Vujic’s trailblazing in the biogas space tracks back to working on the state’s 2007 Swine Farm Environmental Performance Standards Act, which permanently outlawed construction of new lagoons and established environmental performance standards for new and expanded farms. The law also included a methane capture pilot program and money for farmers to install systems that met the law’s standards. In 2009, Duke University hired Vujic to start the Duke Carbon Offsets Initiative (DCOI) with the understanding that swine waste-derived offsets from methane captured from the state’s 9 million-plus hog population would be its highest priority.
“My approach was first to show that North Carolina farms could reduce methane emissions and generate renewable energy while meeting the environmental performance standards,” she recalls. The performance standards have been difficult for farmers to afford but revenue from biogas sales can help. “The Loyd Ray Farms project we initiated resulted from tying the goal of meeting the performance standards together with electricity generation and greenhouse gas (GHG) emissions reductions,” says Vujic, adding that an in-ground AD system made the most sense because it could capture methane that could either be flared (for an offset) or be used for on-farm electricity production.
“Plus most of the components had already been tested, just not put together in one place,” she adds.
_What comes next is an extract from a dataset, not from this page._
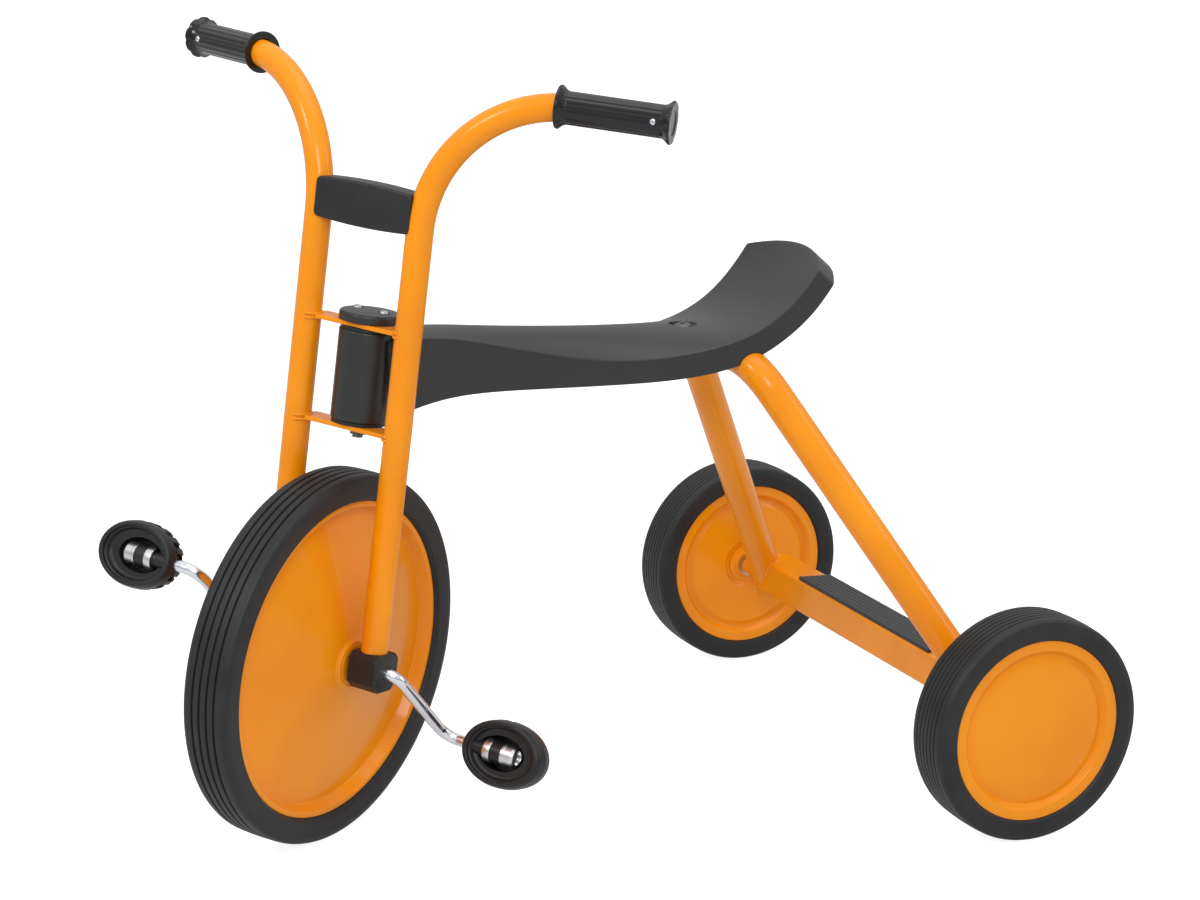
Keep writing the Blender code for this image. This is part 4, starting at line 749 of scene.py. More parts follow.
def rear_cover_mesh():
    """Closed outer pressing, its middle raised over the axle end inside a ring groove."""
    back, face = rear_disc_outline()
    floor_radius = face[-1][0]
    dome = []
    for step in range(REAR_DOME_STEPS - 1, -1, -1):
        share = step / REAR_DOME_STEPS
        dome.append((floor_radius * share, REAR_FLOOR + REAR_DOME_RISE * (1 - share ** REAR_DOME_POWER)))
    under = [(radius, height - DISC_WALL) for radius, height in reversed(dome)]
    outline = eased(face + dome[:1], 5) + dome[1:] + under + eased([under[-1]] + back + [face[0]], 4)[1:-1]
    return lathe(outline, 144, closed=False)


def rear_disc_mesh():
    """Inner pressing: the same groove as the cover's, then a step down to the hub's seat."""
    back, face = rear_disc_outline()
    bore = REAR_HUB_RADIUS + SEAT_GAP
    edge = face[-1][0]
    raised = REAR_FLOOR + REAR_DISC_RISE
    middle = [(edge - 0.003, REAR_FLOOR, 0.002), (edge - 0.008, raised, 0.004),
              (REAR_HUB_FLANGE_RADIUS + 0.007, raised, 0.003),
              (REAR_HUB_FLANGE_RADIUS + 0.003, REAR_FLOOR, 0.0015)]
    collar = [(bore, REAR_FLOOR, 0.0004), (bore, REAR_FLOOR - DISC_WALL)]
    return turned(face + middle + collar + back, 5, 144)


def rear_hub_mesh():
    """Hub tube with a stepped flange on the inner side."""
    face = REAR_FLOOR + SEAT_GAP
    top = face + REAR_HUB_STAND
    low = -REAR_FLOOR + DISC_WALL + REAR_HUB_END_GAP
    bore = REAR_HUB_RADIUS - REAR_HUB_WALL
    outline = [(bore, top), (REAR_HUB_RADIUS, top, 0.0012), (REAR_HUB_RADIUS, face + 0.0022, 0.0012),
               (REAR_HUB_FLANGE_RADIUS, face + 0.0015, 0.0007), (REAR_HUB_FLANGE_RADIUS, face),
               (REAR_HUB_RADIUS, face), (REAR_HUB_RADIUS, low), (bore, low)]
    return turned(outline, 3, 64)


def front_wheel():
    radius = cad_turned_radius("front_tyre", HUB, FRONT_SIDES_IN_CAD)
    tyre = tyre_mesh(radius, FRONT_TYRE_WIDTH, FRONT_RIM_RADIUS, FRONT_RIM_RECESS, FRONT_GROOVES,
                     FRONT_GROOVE, 192)
    piece("tyre_front", tyre, "front_wheel", "black_rubber", ["front_tyre"], outboard(HUB, 1))
    for side, label in SIDES:
        piece(f"wheel_disc_front_{label}", front_disc_mesh(), "front_wheel", "yellow_paint",
              [f"front_disc_{label}"], outboard(HUB, side))
    half = FRONT_HUB_LENGTH / 2
    hub = tube_mesh(CRANK_RADIUS + 2 * PRESS_GAP, FRONT_HUB_RADIUS, -half, half, 0.0008)
    piece("wheel_hub_front", hub, "front_wheel", "yellow_paint", ["front_hub"], outboard(HUB, 1))


def rear_wheel(side, label):
    """Tyre and cover face outboard, the inner disc and the hub face the frame."""
    centre = moved(REAR_AXLE.x, side * REAR_AXLE.y, REAR_AXLE.z)
    tyre = tyre_mesh(REAR_AXLE.z, REAR_TYRE_WIDTH, REAR_RIM_RADIUS, REAR_RIM_RECESS, REAR_GROOVES,
                     REAR_GROOVE, 160)
    rows = (("tyre", "tyre", tyre, "black_rubber", side),
            ("wheel_cover", "cover", rear_cover_mesh(), "yellow_paint", side),
            ("wheel_disc", "disc", rear_disc_mesh(), "yellow_paint", -side),
            ("wheel_hub", "hub", rear_hub_mesh(), "yellow_paint", -side))
    for name, node, mesh, slot, facing in rows:
        piece(f"{name}_rear_{label}", mesh, f"{label}_rear_wheel", slot, [f"rear_{node}_{label}"],
              outboard(centre, facing))


# Fork, handlebar and steering head

def handlebar_direction(side):
    sweep_angle = math.radians(HANDLEBAR_SWEEP_DEG)
    return Vector((-math.sin(sweep_angle), side * math.cos(sweep_angle), 0))


def fork_path(side):
    foot_height = BLOCK_ACROSS / 2 - BLOCK_SOCKET_DEPTH + SEAT_GAP
    foot = Vector((FORK_OFFSET, side * FORK_HALF_SPAN, foot_height))
    corner = Vector((FORK_OFFSET, side * FORK_HALF_SPAN, HANDLEBAR_HEIGHT))
    end = corner + handlebar_direction(side) * HANDLEBAR_REACH
    return rounded_path([foot, corner, end], [HANDLEBAR_BEND_RADIUS], 28)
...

Duke Energy, which partnered on the project with Duke University, gets credit for the electricity to meet its swine waste set-aside in the North Carolina Renewable Energy and Energy Efficiency Portfolio Standard (REPS), which was also passed in 2007. (The REPS requires the state’s electric utilities to source 0.20% of its electricity from swine waste.) Vujic points out that the farmers benefit from the system because they can expand the farm, while neighbors appreciate reduced odors. Google later joined the project and shared in the offsets.
“Loyd Ray enabled us to evaluate solutions to marry our need for methane reductions with the new REPS to find productive uses for hog manure in the state,” notes Vujic. “Up until that point, a lot of people were speculating whether systems like these could — or could not — work. I wanted to find out what was true, and I wanted to know before approaching farmers so that I would know what I was asking them to get into.” Perseverance and persistence, along with a strong engineering team, research support from the University and seed grants from USDA and the state, led to installation of a covered digester that powers a 65 kW microturbine and an aeration basin for additional water treatment.
“Loyd Ray was the start of mapping out not only how to produce energy and offsets from hog waste, but where to produce it and how to make it more affordable,” says Vujic. By 2013, the Loyd Ray research helped the DCOI and the Nicholas Institute at Duke employ the Optima Biogas Model to ascertain the least cost approaches to meeting the NC REPS swine waste set-aside. “It turned out it made the most economical sense to collect biogas from a cluster of farms, refine it and inject it into natural gas pipelines to fuel large and highly efficient natural gas combined cycle plants,” continues Vujic. Fast forward five years to the Optima KV project, which is the first AD facility in the state to inject conditioned biogas from digested swine manure from multiple farms into the Piedmont pipeline. “If it weren’t for Loyd Ray, I don’t think these other systems would be possible,” she says. “Everyone learned so much about what to do, what not to do, and how to bring the price down.”
These days, in addition to a recent appointment as Assistant Professor of the Practice at the Nicholas School of the Environment at Duke, Vujic is focused on making pipeline injection of renewable natural gas (RNG) easier so that entities like Duke University can be RNG offtakers. “We need a market for RNG just like markets exist for other energy sources so that people will one day be able to simply choose a renewable source for their natural gas,” she notes. “I’m grateful that Duke not only took this effort on over 10 years ago, but that it’s stuck with it. Without this commitment I don’t see how the progress that’s been made — capturing biogas from livestock waste, reducing GHG emissions, and setting the stage to help farmers move to better waste management — would have been possible. Understanding how things work and using that knowledge to break down barriers is part of catalyzing change. Duke’s commitment to getting methane out of the atmosphere is what makes that possible.”